Huawei’s budget sub-brand Honor is the subject of increasing chatter in phone geek circles of late. In January, the Honor 5X introduced the “company” (insofar as they operate as a separate business unit) to a Western audience with a very affordable, metal-bodied phone.

The device, though, seemed to land on deaf ears, at least among enthusiasts. I can’t speak to how the Honor 5X did in US sales channels, but initial launch buzz quickly wore off once reviews went to press, and the phone itself really was pretty mediocre in retrospect. Its dazzle, its allure really came from looking the part of a $300-400 phone while costing much less. Reality was more... realistic: the experience it delivered wasn’t outstanding, and as a result the phone ended up being more notable for the corners it cut rather than the value it delivered.

With the Honor 8, already out in China for some time, the company is trying something new with its Western market experiment. At $400 ($350 if signed up on Honor’s site by a certain date), this phone seeks to compete with the ZTE Axon 7, OnePlus 3, and the increasingly-discounted but also aging Nexus 6P. That last one is made by Huawei itself, which makes for interesting juxtaposition.

The Honor 8 shares essentially nothing with the outgoing 5X, because it shares essentially everything with the Huawei P9. The Honor 8 is simply a rebodied P9 for most intents and purposes, and that’s not necessarily a bad thing - but it does mean we’ve already seen much of what this phone has to offer, albeit not officially here in the US.

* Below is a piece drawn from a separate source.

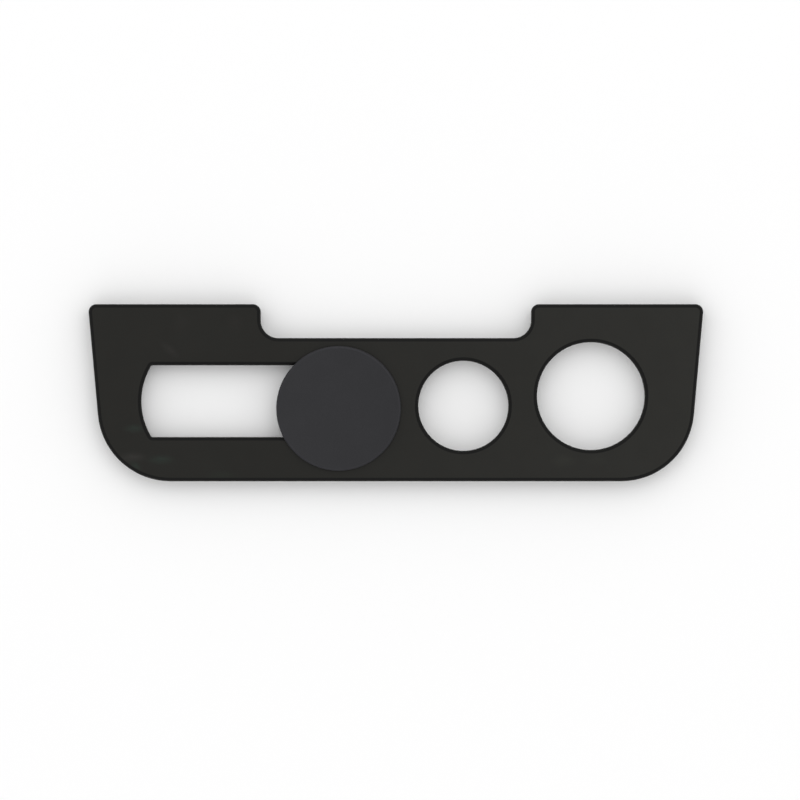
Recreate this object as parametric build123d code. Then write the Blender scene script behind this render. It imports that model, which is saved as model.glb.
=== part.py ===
from build123d import *

# Camera privacy sticker: a flat moulded plate with a captured sliding cover.
# Millimetres, +Z up, lying on its adhesive side. X runs along the plate and Y up the front view.
# The origin is the middle of the outline's bounding box, on the underside of the adhesive.
import os
from math import radians, sqrt, tan

# Plate outline, seen from the front
TOP_WIDTH = 40.0  # between the two top corners, before they are rounded
HEIGHT = 11.5
SIDE_TAPER = 5.15  # degrees by which each side leans in towards the bottom
BOTTOM_CORNER_R = 4.73
TOP_CORNER_R = 0.5
NOTCH_WIDTH = 17.57
NOTCH_DEPTH = 2.2
NOTCH_CORNER_R = 1.15
EDGE_R = 0.25  # rounding of the plate's upper edges

# Round windows
SMALL_WINDOW_X = 4.38
SMALL_WINDOW_Y = -0.85
SMALL_WINDOW_DIAMETER = 5.85
LARGE_WINDOW_X = 12.66
LARGE_WINDOW_Y = -0.22
LARGE_WINDOW_DIAMETER = 7.0

# Slot that the cover travels along
SLOT_LEFT = -16.53
SLOT_RIGHT = -0.6
SLOT_Y = -0.55
SLOT_HEIGHT = 4.66
SLOT_END_R = 4.47  # each end is one shallow arc
SLOT_CORNER_R = 0.15

# Thicknesses
FILM = 0.15
PLATE = 1.05
WEB = 0.5  # what is left of the plate over the retainer's channel
CAP = 0.2
RETAINER = 0.45

# Sliding cover
CAP_DIAMETER = 8.1
CAP_BELOW_SLOT = 0.47  # the cap's centre lies this far under the slot's centre line
CAP_EDGE_R = 0.15
NECK_LENGTH = 6.14
RETAINER_LENGTH = 5.4
RETAINER_REACH = 0.8  # under the web, past each long side of the slot
RETAINER_CORNER_R = 0.5
STAKE_DIAMETER = 0.9  # two pegs under the neck, which the retainer is staked on
STAKE_SPACING = 3.4

# Clearances
CAP_GAP = 0.05  # under the cap
NECK_GAP = 0.08  # between the neck and each long side of the slot
END_GAP = 0.05  # between the neck and the slot's end, at each end of the travel
RETAINER_GAP = 0.05  # over the retainer
CHANNEL_GAP = 0.12  # round what runs in the channel
STAKE_GAP = 0.02  # round each stake
FILM_INSET = 0.12  # from the plate's edges to the film's

# Heights and places that follow from the sizes above
PLATE_TOP = FILM + PLATE
WEB_BOTTOM = PLATE_TOP - WEB
CAP_BOTTOM = PLATE_TOP + CAP_GAP
RETAINER_TOP = WEB_BOTTOM - RETAINER_GAP
RETAINER_BOTTOM = RETAINER_TOP - RETAINER
RETAINER_HEIGHT = SLOT_HEIGHT + 2 * RETAINER_REACH
CHANNEL_HEIGHT = RETAINER_HEIGHT + 2 * CHANNEL_GAP
CHANNEL_LENGTH = SLOT_RIGHT - SLOT_LEFT + 2 * CHANNEL_GAP
CHANNEL_CORNER_R = RETAINER_CORNER_R + CHANNEL_GAP
SLOT_X = (SLOT_LEFT + SLOT_RIGHT) / 2
COVER_X = SLOT_RIGHT - END_GAP - NECK_LENGTH / 2
TRAVEL = SLOT_RIGHT - SLOT_LEFT - NECK_LENGTH - 2 * END_GAP


def plate_outline():
    """Leaning sides, large bottom corners and a notch in the middle of the top edge."""
    top = HEIGHT / 2
    half_top = TOP_WIDTH / 2
    half_bottom = half_top - HEIGHT * tan(radians(SIDE_TAPER))
    half_notch = NOTCH_WIDTH / 2
    notch_floor = top - NOTCH_DEPTH
    right_half = FilletPolyline(
        (0, -top),
        (half_bottom, -top),
        (half_top, top),
        (half_notch, top),
        (half_notch, notch_floor),
        (0, notch_floor),
        radius=[BOTTOM_CORNER_R, TOP_CORNER_R, TOP_CORNER_R, NOTCH_CORNER_R],
    )
    return make_face(right_half.edges() + mirror(right_half, about=Plane.YZ).edges())


def arc_ended(length, height, end_r):
    """Two straight long sides, each end closed by one shallow arc."""
    half = height / 2
    tip = length / 2
    corner = tip - end_r + sqrt(end_r**2 - half**2)
    return make_face(
        [
            Line((-corner, half), (corner, half)),
            ThreePointArc((corner, half), (tip, 0), (corner, -half)),
            Line((corner, -half), (-corner, -half)),
            ThreePointArc((-corner, -half), (-tip, 0), (-corner, half)),
        ]
    )


def windows(margin=0.0):
    """The two round windows, each grown by the margin."""
    small = Pos(SMALL_WINDOW_X, SMALL_WINDOW_Y) * Circle(SMALL_WINDOW_DIAMETER / 2 + margin)
    large = Pos(LARGE_WINDOW_X, LARGE_WINDOW_Y) * Circle(LARGE_WINDOW_DIAMETER / 2 + margin)
    return small + large


def channel(margin=0.0):
    """Plan of the channel behind the slot, grown by the margin."""
    length = CHANNEL_LENGTH + 2 * margin
    height = CHANNEL_HEIGHT + 2 * margin
    return Pos(SLOT_X, SLOT_Y) * RectangleRounded(length, height, CHANNEL_CORNER_R + margin)


def slot():
    """The slot's plan, with its corners just broken."""
    plan = Pos(SLOT_X, SLOT_Y) * arc_ended(SLOT_RIGHT - SLOT_LEFT, SLOT_HEIGHT, SLOT_END_R)
    return fillet(plan.vertices(), SLOT_CORNER_R)


def frame_plate():
    """Moulded plate: slot and windows right through, channel in its back, upper edges rounded."""
    plate = Pos(0, 0, FILM) * extrude(plate_outline() - windows() - slot(), PLATE)
    plate = fillet(plate.faces().sort_by(Axis.Z)[-1].edges(), EDGE_R)
    return plate - Pos(0, 0, FILM) * extrude(channel(), PLATE - WEB)


def adhesive_film():
    """Die-cut double-sided film, set in from the plate's edges and cut away behind the slot."""
    outline = offset(plate_outline(), -FILM_INSET)
    return extrude(outline - windows(FILM_INSET) - channel(FILM_INSET), FILM)


def stakes(radius, bottom, top):
    """Two upright pegs of one radius on the slot's centre line."""
    peg = Pos(COVER_X, SLOT_Y, bottom) * extrude(Circle(radius), top - bottom)
    return Pos(-STAKE_SPACING / 2, 0, 0) * peg + Pos(STAKE_SPACING / 2, 0, 0) * peg


def slider_cap():
    """Round cap over the plate, with the neck that fills the slot's height and its two stakes."""
    cap = extrude(Circle(CAP_DIAMETER / 2), CAP)
    cap = fillet(cap.edges().sort_by(Axis.Z)[-1], CAP_EDGE_R)
    cap = Pos(COVER_X, SLOT_Y - CAP_BELOW_SLOT, CAP_BOTTOM) * cap
    neck = extrude(
        arc_ended(NECK_LENGTH, SLOT_HEIGHT - 2 * NECK_GAP, SLOT_END_R - NECK_GAP),
        CAP_BOTTOM - RETAINER_TOP,
    )
    neck = Pos(COVER_X, SLOT_Y, RETAINER_TOP) * neck
    return cap + neck + stakes(STAKE_DIAMETER / 2, RETAINER_BOTTOM, RETAINER_TOP)


def slider_retainer():
    """Flat piece behind the web, wider than the slot, that keeps the cover on the plate."""
    blank = extrude(RectangleRounded(RETAINER_LENGTH, RETAINER_HEIGHT, RETAINER_CORNER_R), RETAINER)
    blank = Pos(COVER_X, SLOT_Y, RETAINER_BOTTOM) * blank
    return blank - stakes(STAKE_DIAMETER / 2 + STAKE_GAP, RETAINER_BOTTOM, RETAINER_TOP)


def main():
    """Builds and writes each piece."""
    os.makedirs("parts", exist_ok=True)
    export_step(frame_plate(), "parts/frame_plate.step")
    export_step(adhesive_film(), "parts/adhesive_film.step")
    export_step(slider_cap(), "parts/slider_cap.step")
    export_step(slider_retainer(), "parts/slider_retainer.step")
    print(f"cover at x {COVER_X:.3f}, travel {TRAVEL:.3f} towards -X")


main()
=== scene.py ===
import logging
from dataclasses import dataclass
from enum import Enum
from math import radians
from typing import Optional, Sequence, Union

import bpy
import numpy as np
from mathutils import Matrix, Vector


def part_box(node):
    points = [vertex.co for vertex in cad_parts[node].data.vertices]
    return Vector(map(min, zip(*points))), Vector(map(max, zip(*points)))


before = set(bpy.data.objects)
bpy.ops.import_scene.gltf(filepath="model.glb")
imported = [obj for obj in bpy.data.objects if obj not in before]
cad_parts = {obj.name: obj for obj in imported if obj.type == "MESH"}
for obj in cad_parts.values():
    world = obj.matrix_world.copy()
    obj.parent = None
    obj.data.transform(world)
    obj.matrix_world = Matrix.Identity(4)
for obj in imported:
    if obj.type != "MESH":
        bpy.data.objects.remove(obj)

MM = 0.001
LOG = logging.getLogger("privacy_sticker")
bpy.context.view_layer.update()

Colour = tuple[float, float, float]
Link = bpy.types.NodeSocket
Value = Union[float, Sequence[float], Link]

ORIGIN = (0.0, 0.0, 0.0)
WHITE = (1.0, 1.0, 1.0, 1.0)
NOISE_LOW = 0.3  # most of a soft noise lies from here to NOISE_HIGH
NOISE_HIGH = 0.7
GRAIN_LOW = 0.25  # most of the grain's noise, whose fine layers are stronger, lies from here to GRAIN_HIGH
GRAIN_HIGH = 0.75
MIX_FIRST = 6  # the Mix node's colour sockets go by number, because its others have the same names
MIX_SECOND = 7
MIX_RESULT = 2


class Kind(Enum):
    """What a socket of a node group carries."""

    NUMBER = "NodeSocketFloat"
    PLACE = "NodeSocketVector"


class Sum(Enum):
    """How one number is worked out from two."""

    PLUS = "ADD"
    MINUS = "SUBTRACT"
    TIMES = "MULTIPLY"
    OVER = "DIVIDE"
    LARGER_OF = "MAXIMUM"


class Slope(Enum):
    """How a number changes between the two ends of a range."""

    SMOOTH = "SMOOTHSTEP"
    STRAIGHT = "LINEAR"


class PaintedReflectionTone(Enum):
    """The base colour of a painted reflection, a spot of reflected light painted into the colour, where it
    is densest.

    The far ones are for the plate's right side, where the painted light makes the plate lighter.
    """

    PALE = (0.0137, 0.0128, 0.0110)
    FAINT = (0.0104, 0.0095, 0.0078)
    WHITISH = (0.0195, 0.0185, 0.0165)
    GREENISH = (0.0124, 0.0184, 0.0141)
    FAINT_GREENISH = (0.0090, 0.0112, 0.0078)
    FAR_WHITISH = (0.0164, 0.0166, 0.0134)
    FAR_FAINT = (0.0145, 0.0146, 0.0120)


@dataclass
class Graph:
    """Adds nodes to one node tree and joins them.

    Args:
        tree: the tree of a material, a world or a node group.
    """

    tree: bpy.types.NodeTree

    def node(self, type_name: str, **settings: object) -> bpy.types.Node:
        """Adds one node.

        Args:
            type_name: the node's type.
            settings: attributes to set on it.

        Returns:
            The new node.
        """
        made = self.tree.nodes.new(type_name)
        for name, value in settings.items():
            setattr(made, name, value)
        return made

    def feed(self, socket: Link, value: Value) -> None:
        """Joins a socket to another one, or sets its own value.

        Args:
            socket: the socket to feed.
            value: another socket, or the value itself.
        """
        if isinstance(value, Link):
            self.tree.links.new(value, socket)
        else:
            socket.default_value = value

    def place(self) -> Link:
        """The place on the object itself, in metres."""
        return self.node("ShaderNodeTexCoord").outputs["Object"]

    def distance(self, place: Value) -> Link:
        """Works out how far a place is from the origin.

        Args:
            place: the place.

        Returns:
            The distance's socket.
        """
        made = self.node("ShaderNodeVectorMath", operation="LENGTH")
        self.feed(made.inputs[0], place)
        return made.outputs["Value"]

    def math(self, how: Sum, first: Value, second: Value, clamp: bool = False) -> Link:
        """Works out one number from two.

        Args:
            how: what is done with them.
            first: the first number.
            second: the second number.
            clamp: keeps the answer between 0 and 1.

        Returns:
            The answer's socket.
        """
        made = self.node("ShaderNodeMath", operation=how.value, use_clamp=clamp)
        self.feed(made.inputs[0], first)
        self.feed(made.inputs[1], second)
        return made.outputs[0]

    def ramp(
        self,
        value: Value,
        low: Value,
        high: Value,
        to_low: Value = 0.0,
        to_high: Value = 1.0,
        slope: Slope = Slope.SMOOTH,
    ) -> Link:
        """Carries a number from one range to another.

        Args:
            value: the number to carry over.
            low: where the change begins.
            high: where the change ends.
            to_low: the answer up to low.
            to_high: the answer from high on.
            slope: whether the change sets in softly or runs straight.

        Returns:
            The answer's socket.
        """
        made = self.node("ShaderNodeMapRange", interpolation_type=slope.value)
        for socket, given in zip(made.inputs, (value, low, high, to_low, to_high)):
            self.feed(socket, given)
        return made.outputs["Result"]

    def mix(self, share: Value, first: Value, second: Value) -> Link:
        """Mixes two colours.

        Args:
            share: how much of the second one there is.
            first: the first colour.
            second: the second colour.

        Returns:
            The mixed colour's socket.
        """
        made = self.node("ShaderNodeMix", data_type="RGBA")
        self.feed(made.inputs["Factor"], share)
        self.feed(made.inputs[MIX_FIRST], first)
        self.feed(made.inputs[MIX_SECOND], second)
        return made.outputs[MIX_RESULT]

    def noise(self, vector: Value, size: Value, detail: float = 2.0, roughness: float = 0.5) -> Link:
        """Soft noise of about a given size in metres.

        Args:
            vector: the place.
            size: the size of one lump, in metres.
            detail: how many finer layers lie on it.
            roughness: how strong the finer layers are.

        Returns:
            The noise's socket, from 0 to 1.
        """
        made = self.node("ShaderNodeTexNoise", normalize=True)
        self.feed(made.inputs["Vector"], vector)
        self.feed(made.inputs["Scale"], self.math(Sum.OVER, 1.0, size))
        made.inputs["Detail"].default_value = detail
        made.inputs["Roughness"].default_value = roughness
        return made.outputs["Fac"]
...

Do a blisteringly quick chipset and exceptional battery life outshine Huawei’s ghastly software and occasionally glitchy behavior? I think the Honor 8’s appeal to you will depend greatly on your expectations - it’s a polarizing device. Here’s our review.

THE GOOD

Battery life

"Epic" is how I would describe it, all things considered. The Honor 8 sips power and easily managed almost twice the battery life of Alcatel's similarly-priced Idol 4S during my testing. Granted, both the Axon 7 and OnePlus 3 have also received high marks in this area.

Speed

The Honor 8's Kirin 950 chipset, coupled with a 1080p display, means you'll be pushing pixels along expeditiously. The Honor 8 feels snappy and responsive in all things, but still provides the aforementioned longevity.

Fingerprint scanner

It's on the back and it's lightning-quick. It's also a button, if that's something you find you want to use (I did not find any such appeal here).

Great value

The Honor 8 delivers exceptional performance, a solid camera, modern design, and excellent battery life in a highly competitive price bracket.

Camera

While I sometimes found images a bit washed out, the Honor 8 focused quickly and was a reliable daily shooter. Its low-light performance, I'd say, is probably class-leading.

THE NOT SO GOOD

EMUI

I know EMUI has its fans, but I cannot stand this interface. It is an affront to Android, both aesthetically and functionally. Did you know every time you install a new app in EMUI, the system won't let it run when the display is off (i.e., sync in the background) unless you go into an obscure settings menu and allow it to? No? And neither will most people who buy this phone. Get lost with this nonsense, Huawei.

Bugs

I encountered some, and at least one that caused any video playback to just totally stop working until I rebooted the phone was what I'd call experience-breaking. Not a good look.

Network issues

While the Honor 8 supports the necessary LTE bands for AT&T here in the US, I found actual LTE performance and signal utterly subpar. Where my other phones would have LTE, the Honor 8 would sometimes have 3G or even EDGE. This isn't acceptable.

Slippery

Because the Honor 8 lacks even a rear camera hump, it's just a big slippery glass brick. I cannot count how many times I almost dropped this phone. Get. A. Case.

Proprietary fast charging

The Honor 8 tops out at around 65% of Quick Charge 2.0 speeds on anything but the in-box charger (which allows full QC2.0 speeds). This is obnoxious. All the inconvenience of OnePlus's Dash without the blistering speed.

Hardware and design

The Honor 8 will immediately lose points with the anti-glass crowd for its rear panel, that’s a given. And it may too upset those who find its unused “chin” combined with software navigation keys to be an inefficient use of space. But in my opinion, the Honor 8 seems to be a very competently designed smartphone from a hardware perspective.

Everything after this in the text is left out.